The Common Pleas concluded the plaintiff’s intestate by her receipts. In this we think they erred, in view of the facts found by the master in taking the account. As to the rate of interest paid, there was a gross fraud practised on Mrs. Berryhill, in the representation of the defendant’s intestate, in representing that it was five instead of six per cent, in Pennsylvania. It needs no argument to sustain a principle of honesty so clear, as, that a trustee cannot he permitted to set up a fraudulent acquittance, obtained by wilful misrepresentation from his cestui que trust: Witman & Geisinger’s Appeal, 4 Casey 378; Schoch’s Appeal, 9 Casey 351.

As to the item of travelling expenses, it stands on a different, but no better footing of morality than the interest. Everybody knows that it was not necessary for the trustee to make a journey each year to New York, to pay a small sum of money to the cestui que trust. She remonstrated against it, but to no purpose. And even when in Philadelphia herself, he would refuse to pay her what was due to her, but travelled to New York after her, and paid it there. Whether he was actuated by wantonness to diminish her income, or designed, by violence and abuse, to compel her to give a receipt in full, under the mistaken hope to bind her by it, it matters little, neither motive will entitle services impelled by it to respect, much less to compensation. Until faithlessness shall be as meritorious as its opposite, conduct like that of the trustee can not be compensated; and no receipt will foreclose an account to include such an item.

So with the commissions charged by him. Misconduct in a trustee is always followed by a loss of commissions, especially when it is wilful. And the master’s report presents nothing else in this trustee towards his sister. Under the circumstances of the case, Mrs. Berryhill was not concluded by her annual receipts in full. They were procured from her by violence, abuse, and fraud, and equity will set them aside in favour of the cestui.que trust: 4 Watts 77; 7 Barr 59; 5 Id. 413; 2 Casey 67; 12 Vesey, Jr. 363; 1 Ball. & Beatty 300, and authorities cited supra.

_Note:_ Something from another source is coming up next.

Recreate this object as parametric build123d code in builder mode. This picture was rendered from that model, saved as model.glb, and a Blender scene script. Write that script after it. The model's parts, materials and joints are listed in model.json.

The amount stricken out of the report of the master must be reinstated, and 'so far the decree must be reversed.

And now, to wit, March 24th 1860, this cause came on to be heard in this court at this term, on appeal from the decree of the Court of Common Pleas, in and for the city and county of Philadelphia, and was argued by counsel; whereupon it is considered, adjudged, and decreed, that the decree of the said court be reversed and set aside, and that the defendant pay to the said Catharine Ann Irwin, administratrix, &c., in full for arrears of interest, the sum of $2052 due to the said Catharine Berryhill at the time of her decease. And further, that the said defendant pay to the said Catharine Ann Irwin, in her own right, the sum of four thousand dollars, the amount awarded her in the master’s report, with interest from June 12th 1858 ; and that the said defendant pay the costs of this suit, and of the bill of revivor therein, and of this appeal.